### DATA
────────

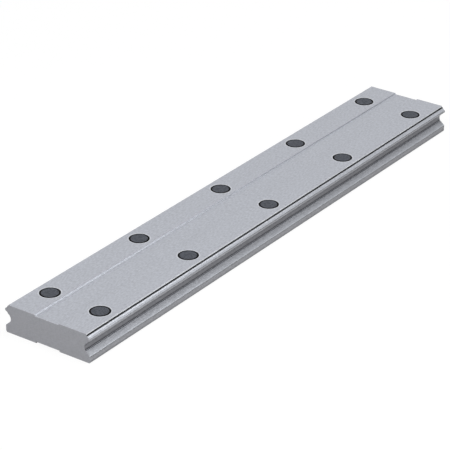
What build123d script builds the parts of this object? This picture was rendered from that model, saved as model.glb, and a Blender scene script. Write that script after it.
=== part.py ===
"""Wide linear guide rail with its mounting-hole plugs pressed in.

The rail is one ground steel bar. Two ball raceways run along each side, one at the top
corner and one under the nose below it, so that a carriage can take load from every side.
Two rows of counterbored holes take socket-head cap screws, and a plastic plug closes
each counterbore flush with the top.

Frame: millimetres, origin at the centre of the underside, +Y along the rail, +X across
it, +Z up from the mounting surface.
"""

from build123d import *
from math import radians, tan
import os

os.makedirs("parts", exist_ok=True)

# Rail, overall
rail_width = 37.0
rail_height = 11.0
hole_pitch = 50.0
holes_per_row = 5
end_distance = 15.0
rail_length = (holes_per_row - 1) * hole_pitch + 2 * end_distance
end_chamfer = 0.1

# Top of the section: two ground lands with a shallow recess between them, whose walls
# lean outwards. The web is the land left between the recess and the counterbores. The
# insets here and below are measured inwards from the side faces of the foot.
land_inset = 1.4
recess_web = 1.95
recess_depth = 0.5
recess_lean = 0.3
land_chamfer = 0.3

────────

Repeat the data above, word for word.

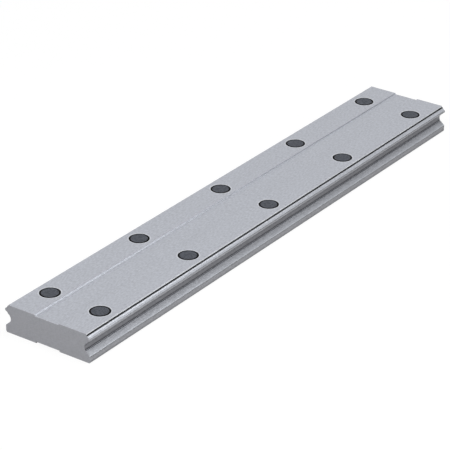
What build123d script builds the parts of this object? This picture was rendered from that model, saved as model.glb, and a Blender scene script. Write that script after it.
=== part.py ===
"""Wide linear guide rail with its mounting-hole plugs pressed in.

The rail is one ground steel bar. Two ball raceways run along each side, one at the top
corner and one under the nose below it, so that a carriage can take load from every side.
Two rows of counterbored holes take socket-head cap screws, and a plastic plug closes
each counterbore flush with the top.

Frame: millimetres, origin at the centre of the underside, +Y along the rail, +X across
it, +Z up from the mounting surface.
"""

from build123d import *
from math import radians, tan
import os

os.makedirs("parts", exist_ok=True)

# Rail, overall
rail_width = 37.0
rail_height = 11.0
hole_pitch = 50.0
holes_per_row = 5
end_distance = 15.0
rail_length = (holes_per_row - 1) * hole_pitch + 2 * end_distance
end_chamfer = 0.1

# Top of the section: two ground lands with a shallow recess between them, whose walls
# lean outwards. The web is the land left between the recess and the counterbores. The
# insets here and below are measured inwards from the side faces of the foot.
land_inset = 1.4
recess_web = 1.95
recess_depth = 0.5
recess_lean = 0.3
land_chamfer = 0.3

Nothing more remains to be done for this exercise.